WHAT YOU WILL DO: Return every line of the data below that includes the string "this".

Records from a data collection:
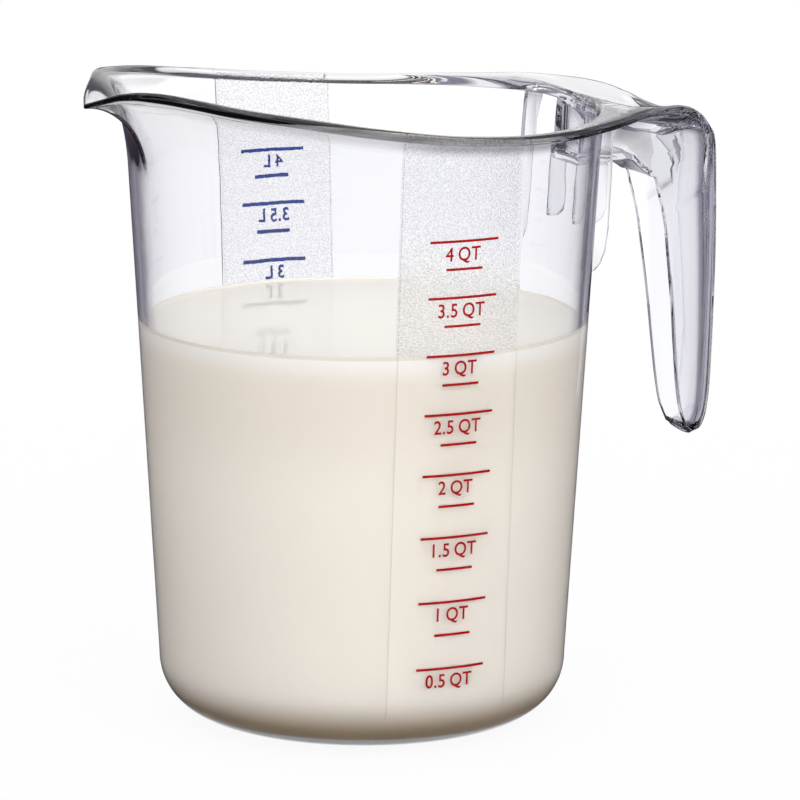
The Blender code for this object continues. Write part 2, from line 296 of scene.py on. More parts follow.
def buildShell():
    sizes = jugSizes
    swings = [math.radians(90 * i / 16) for i in range(17)]
    across = [0.11 * i for i in range(1, 5)]
    rounding = sizes["rimRounding"]
    arc = [math.pi / 2 * i / 4 for i in range(5)]
    rings = [flatRing(r, 0) for r in (0.030, sizes["footRadius"] - 0.0004)]
    rings.append(flatRing(sizes["footRadius"], 0.0003))
    rings.append(flatRing(sizes["footRadius"] + 0.0006, sizes["footHeight"]))
    rings += cornerRings(coneAt, sizes["corner"], sizes["footHeight"], 22, True)
    rings += [wallRing(z, True) for z in (0.05, 0.09, 0.13, 0.17, 0.20)]
    rings += [flareRing(swing, 0) for swing in swings]
    rings += [rimRing(share, 1) for share in across]
    # the rim's outer edge is rounded above and below
    for turn in arc:
        rings.append(edgeRing(1, rounding, turn))
    for turn in reversed(arc):
        rings.append(edgeRing(0, rounding, turn))
    rings += [rimRing(share, 0) for share in reversed(across)]
    rings += [lipRing(math.radians(turn)) for turn in range(90, -1, -10)]
    rings += [flareRing(swing, sizes["wall"]) for swing in reversed(swings[:15])]
    rings += [lambda angle, z=z: (innerRadius(z), z) for z in (0.20, 0.17, 0.13, 0.09, 0.05)]
    rings += reversed(cornerRings(innerRadius, sizes["corner"] - sizes["wall"], sizes["floorTop"], 18))
    rings += [flatRing(r, sizes["floorTop"]) for r in (0.040, 0.020)]
    return sheetThrough("jugShell", rings, columnAngles())


def edgeRing(level, rounding, turn):
    # quarter round at the rim's outer edge, scaled down where the rim is narrow
    def ring(angle):
        small = min(rounding, 0.42 * (rimReach(angle) - wallReach(angle)), 0.46 * rimDepth(angle))
        trim = small * (1 - math.cos(turn))
        return rimRing(1, level, small * (1 - math.sin(turn)), -trim if level else trim)(angle)
    return ring


# handle

handleSizes = {
    "sideFoot": 0.098, "sideFootWidth": 0.0094,      # lower end of the channel's side walls
    "sideBend": 0.188, "sideBendWidth": 0.0130,      # above this the half width stays the same
    "sideWall": 0.0026,
    "sideDepth": 0.0020,
    "webDepth": 0.0043,
    "rootWeb": 0.0025,
    "finOffset": 0.031, "finThickness": 0.0018,
}

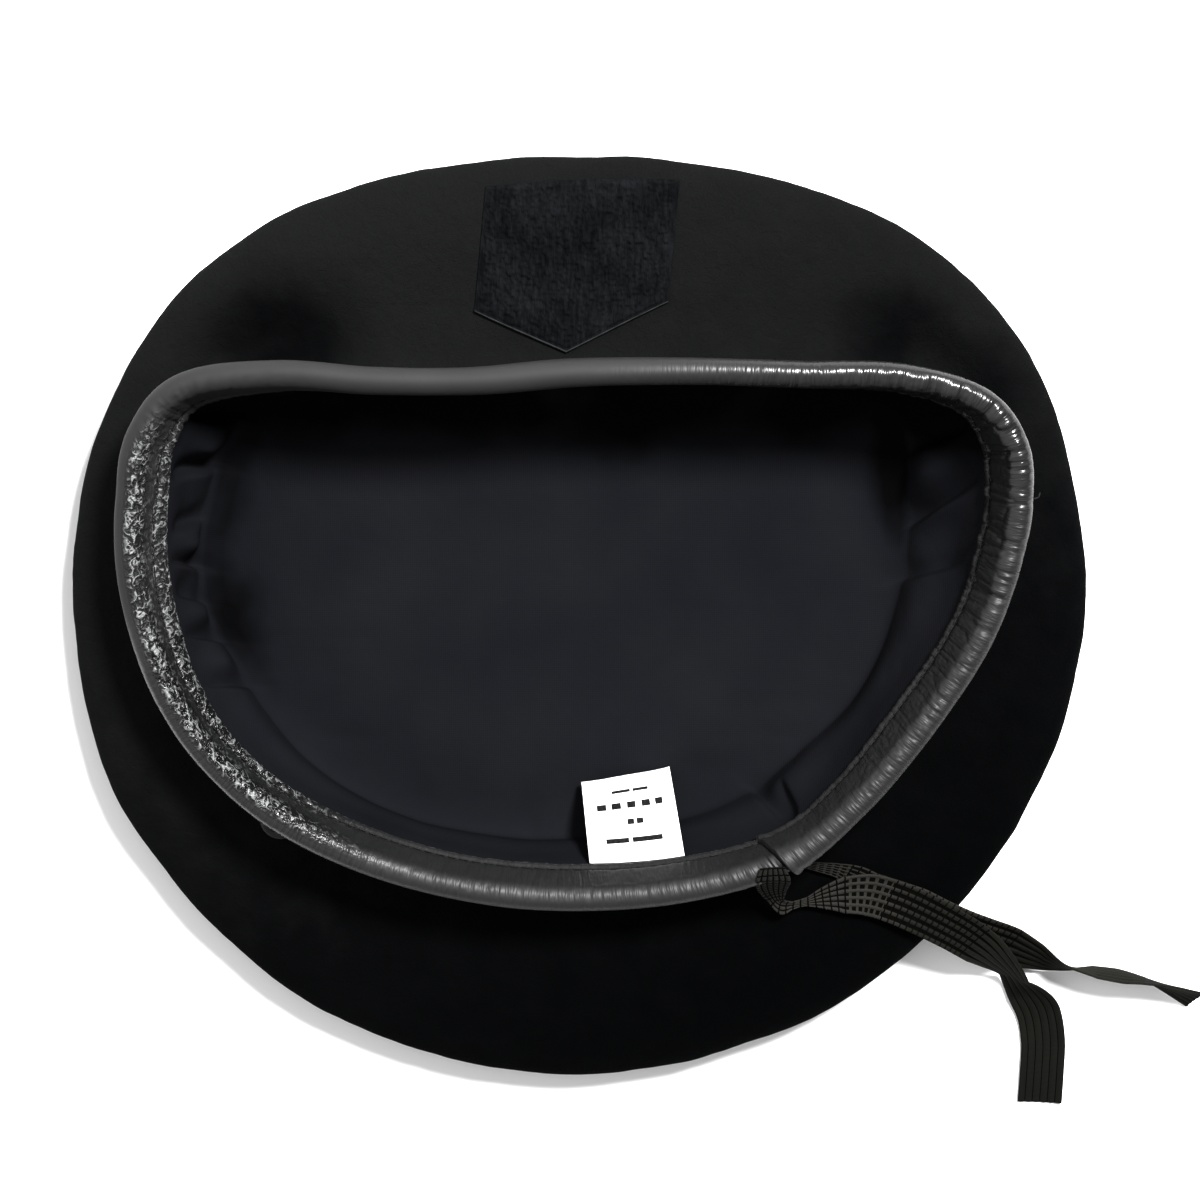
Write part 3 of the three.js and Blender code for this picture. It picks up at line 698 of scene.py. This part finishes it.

EXPECTED ANSWER:
The Blender code for this object continues. Write part 2, from line 296 of scene.py on. More parts follow.
    "sideBend": 0.188, "sideBendWidth": 0.0130,      # above this the half width stays the same
Write part 3 of the three.js and Blender code for this picture. It picks up at line 698 of scene.py. This part finishes it.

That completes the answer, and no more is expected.